In increasingly agitated letters to DRPA brass this month, Dougherty demanded transparency, austerity and efficiency from the bistate patronage den that owns and operates four bridges and the PATCO high-speed line. He sounds more like New Jersey's Republican Gov. Christie than a Democratic power broker who operates most effectively behind closed doors.

In short order, Dougherty filled a full-size bandwagon.

Longtime DRPA enablers mustered outrage over the grotesque pay, perks and pension padding they engineered. On Monday, legislators on both sides of the river called for a federal investigation. On Tuesday, Pennsylvania Auditor General Jack Wagner admitted concern "over the revelations of management and fiscal improprieties" and embarrassment that "old problems continue to fester."

In football, piling on results in a 15-yard penalty. In politics, it's an art form to behold.

Out with the old

DRPA officials will soon unveil a slew of good-government fixes to put out what Vice Chairman Jeff Nash calls "the firestorm."

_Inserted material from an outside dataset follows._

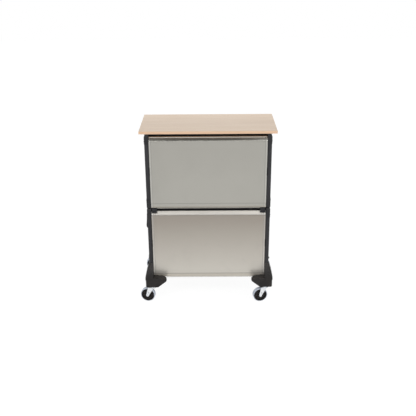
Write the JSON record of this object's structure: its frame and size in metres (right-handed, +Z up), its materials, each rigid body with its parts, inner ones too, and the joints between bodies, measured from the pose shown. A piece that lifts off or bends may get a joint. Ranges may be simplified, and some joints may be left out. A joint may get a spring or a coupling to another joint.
{
  "type": "tool cart",
  "caption": "Mobile tool cart: stacked drawer modules in black corner post frames, pressed sheet fronts, a light wooden worktop, moulded feet and swivel casters.",
  "frame": {"origin": "on the floor, under the middle of the cart's frame", "axes": "+Z up, +Y out of the drawer fronts, -Y out of the closed rear side, +X to the right of someone who faces the closed rear side"},
  "size_m": [0.7063, 0.4076, 0.9155],
  "materials": {
    "worktop": "satin light beech",
    "frame": "black anodised satin",
    "corner_plastic": "black moulded",
    "panel": "warm light grey satin powder coat",
    "floor_sheet": "light grey satin",
    "tray": "light grey satin",
    "slide": "zinc plated",
    "clip": "dark grey moulded",
    "catch": "black moulded",
    "foot_plastic": "brownish black grained",
    "zinc": "bright zinc plated",
    "wheel_plastic": "black moulded",
    "tyre": "pale bluish grey, smooth",
    "pedal_plastic": "black moulded"
  },
  "bodies": {
    "carcass": {"worktop": "worktop", "kick_strip": "panel", "module_clips": "clip", "panel_catches": "catch", "slide_outer_rails": "slide", "caster_races": "zinc", "caster_kingpins": "zinc", "lower_posts": "frame", "lower_corner_blocks": "corner_plastic", "lower_side_rails": "frame", "lower_cross_rails": "frame", "lower_side_walls": "panel", "lower_floor": "floor_sheet", "lower_rear_panel": "panel", "upper_posts": "frame", "upper_corner_blocks": "corner_plastic", "upper_side_rails": "frame", "upper_cross_rails": "frame", "upper_side_walls": "panel", "upper_floor": "floor_sheet", "upper_rear_panel": "panel", "rear_left_foot": "foot_plastic", "rear_right_foot": "foot_plastic", "front_left_foot": "foot_plastic", "front_right_foot": "foot_plastic"},
    "lower_bottom_drawer": {"lower_bottom_tray": "tray", "lower_bottom_front": "panel", "lower_bottom_inner_rails": "slide"},
    "lower_bottom_middle_slides": {"lower_bottom_middle_rails": "slide"},
    "lower_top_drawer": {"lower_top_tray": "tray", "lower_top_front": "panel", "lower_top_inner_rails": "slide"},
    "lower_top_middle_slides": {"lower_top_middle_rails": "slide"},
    "upper_bottom_drawer": {"upper_bottom_tray": "tray", "upper_bottom_front": "panel", "upper_bottom_inner_rails": "slide"},
    "upper_bottom_middle_slides": {"upper_bottom_middle_rails": "slide"},
    "upper_top_drawer": {"upper_top_tray": "tray", "upper_top_front": "panel", "upper_top_inner_rails": "slide"},
    "upper_top_middle_slides": {"upper_top_middle_rails": "slide"},
    "rear_left_fork_body": {"rear_left_fork": "zinc", "rear_left_axle": "zinc"},
    "rear_left_wheel": {"rear_left_wheel_core": "wheel_plastic", "rear_left_tyre": "tyre"},
    "rear_right_fork_body": {"rear_right_fork": "zinc", "rear_right_axle": "zinc"},
    "rear_right_wheel": {"rear_right_wheel_core": "wheel_plastic", "rear_right_tyre": "tyre"},
    "front_left_fork_body": {"front_left_fork": "zinc", "front_left_axle": "zinc"},
    "front_left_wheel": {"front_left_wheel_core": "wheel_plastic", "front_left_tyre": "tyre"},
    "front_left_pedal": {"front_left_brake_pedal": "pedal_plastic"},
    "front_right_fork_body": {"front_right_fork": "zinc", "front_right_axle": "zinc"},
    "front_right_wheel": {"front_right_wheel_core": "wheel_plastic", "front_right_tyre": "tyre"},
    "front_right_pedal": {"front_right_brake_pedal": "pedal_plastic"}
  },
  "joints": [
    {"name": "lower_bottom_drawer_slide", "type": "slide", "parent": "carcass", "child": "lower_bottom_drawer", "axis": [0, 1, 0], "range_m": [0, 0.23]},
    {"name": "lower_bottom_middle_slide", "type": "slide", "parent": "carcass", "child": "lower_bottom_middle_slides", "axis": [0, 1, 0], "range_m": [0, 0.115]},
    {"name": "lower_top_drawer_slide", "type": "slide", "parent": "carcass", "child": "lower_top_drawer", "axis": [0, 1, 0], "range_m": [0, 0.23]},
    {"name": "lower_top_middle_slide", "type": "slide", "parent": "carcass", "child": "lower_top_middle_slides", "axis": [0, 1, 0], "range_m": [0, 0.115]},
    {"name": "upper_bottom_drawer_slide", "type": "slide", "parent": "carcass", "child": "upper_bottom_drawer", "axis": [0, 1, 0], "range_m": [0, 0.23]},
    {"name": "upper_bottom_middle_slide", "type": "slide", "parent": "carcass", "child": "upper_bottom_middle_slides", "axis": [0, 1, 0], "range_m": [0, 0.115]},
    {"name": "upper_top_drawer_slide", "type": "slide", "parent": "carcass", "child": "upper_top_drawer", "axis": [0, 1, 0], "range_m": [0, 0.23]},
    {"name": "upper_top_middle_slide", "type": "slide", "parent": "carcass", "child": "upper_top_middle_slides", "axis": [0, 1, 0], "range_m": [0, 0.115]},
    {"name": "rear_left_swivel", "type": "hinge", "parent": "carcass", "child": "rear_left_fork_body", "pos_m": [-0.2935, -0.181, 0.0823], "axis": [0, 0, 1], "continuous": true},
    {"name": "rear_left_wheel_spin", "type": "hinge", "parent": "rear_left_fork_body", "child": "rear_left_wheel", "pos_m": [-0.32024, -0.17724, 0.0375], "axis": [0.1392, 0.9903, 0], "continuous": true},
    {"name": "rear_right_swivel", "type": "hinge", "parent": "carcass", "child": "rear_right_fork_body", "pos_m": [0.2935, -0.181, 0.0823], "axis": [0, 0, 1], "continuous": true},
    {"name": "rear_right_wheel_spin", "type": "hinge", "parent": "rear_right_fork_body", "child": "rear_right_wheel", "pos_m": [0.26691, -0.18569, 0.0375], "axis": [-0.1736, 0.9848, 0], "continuous": true},
    {"name": "front_left_swivel", "type": "hinge", "parent": "carcass", "child": "front_left_fork_body", "pos_m": [-0.2935, 0.181, 0.0823], "axis": [0, 0, 1], "continuous": true},
    {"name": "front_left_wheel_spin", "type": "hinge", "parent": "front_left_fork_body", "child": "front_left_wheel", "pos_m": [-0.32043, 0.17912, 0.0375], "axis": [-0.0698, 0.9976, 0], "continuous": true},
    {"name": "front_left_brake_swing", "type": "hinge", "parent": "front_left_fork_body", "child": "front_left_pedal", "pos_m": [-0.31445, 0.17954, 0.051], "axis": [0.0698, -0.9976, 0], "range_deg": [0, 10]},
    {"name": "front_right_swivel", "type": "hinge", "parent": "carcass", "child": "front_right_fork_body", "pos_m": [0.2935, 0.181, 0.0823], "axis": [0, 0, 1], "continuous": true},
    {"name": "front_right_wheel_spin", "type": "hinge", "parent": "front_right_fork_body", "child": "front_right_wheel", "pos_m": [0.31356, 0.16293, 0.0375], "axis": [-0.6691, -0.7431, 0], "continuous": true},
    {"name": "front_right_brake_swing", "type": "hinge", "parent": "front_right_fork_body", "child": "front_right_pedal", "pos_m": [0.30911, 0.16695, 0.051], "axis": [0.6691, 0.7431, 0], "range_deg": [0, 10]}
  ],
  "couplings": [
    {"joint": "lower_bottom_middle_slide", "follows": "lower_bottom_drawer_slide", "ratio": 0.5},
    {"joint": "lower_top_middle_slide", "follows": "lower_top_drawer_slide", "ratio": 0.5},
    {"joint": "upper_bottom_middle_slide", "follows": "upper_bottom_drawer_slide", "ratio": 0.5},
    {"joint": "upper_top_middle_slide", "follows": "upper_top_drawer_slide", "ratio": 0.5}
  ]
}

Gone will be $9,000-to-$16,000 car allowances that 11 execs collect on top of six-figure salaries. Gone, too, free bridge passage for all 536 DRPA employees and 321 retirees. (The perk dates to 1969, long before E-Z Pass made it so easy to abuse.)

From now on, every contract, regardless of how piddling, will be discussed and voted on by the full 16-member board - political animals from both parties and states who may have felt slighted by being cut out of the splitting of spoils.

Still being debated: Barring commissioners and directors from meddling in hiring.

Dougherty tried, and failed, to install a close friend as the DRPA's top cop. The $180,000 job went to Michael Joyce, a connected Jersey lawyer forced to resign Tuesday after getting caught letting his daughter use E-Z Pass for free.

The firestorm burns

Nash, a Camden County freeholder and emissary of the South Jersey Democratic machine, has been a DRPA commissioner since 2002. I reminded him that we'd been discussing the ingrained excess for years. Nothing's really new here.

"It doesn't matter where or why the firestorm began," Nash contends. "This is an opportunity to make changes at the authority so there is more transparency, no suggestion of conflicts or nepotism or political dealing."

But the DRPA exists for conflicts and nepotism. The organizational chart ought to include name, title and political patron. Hasn't this cleanup "opportunity" been there from the start?

Nash pauses. "Better late than never, I guess."

For my money, Christie's most brilliant political move of late has been driving home the point that no public official - school superintendent, sewage overseer, toll taker - ought to earn more than the $175,000 he makes as governor.

Following Christie's lead rather than being trampled, Nash vows to "reexamine" DRPA's famously fat salaries. As I type, seven execs pull down more than the magic number and scads more earn six figures.

Cheer if you dare, but don't expect the bureaucratic browbeating to affect your daily commute or the cost of a roadtrip down the Shore.

Bridge tolls will increase again, to $5, next year. Reform may be the flavor of the day, but at the DRPA, drivers always pay.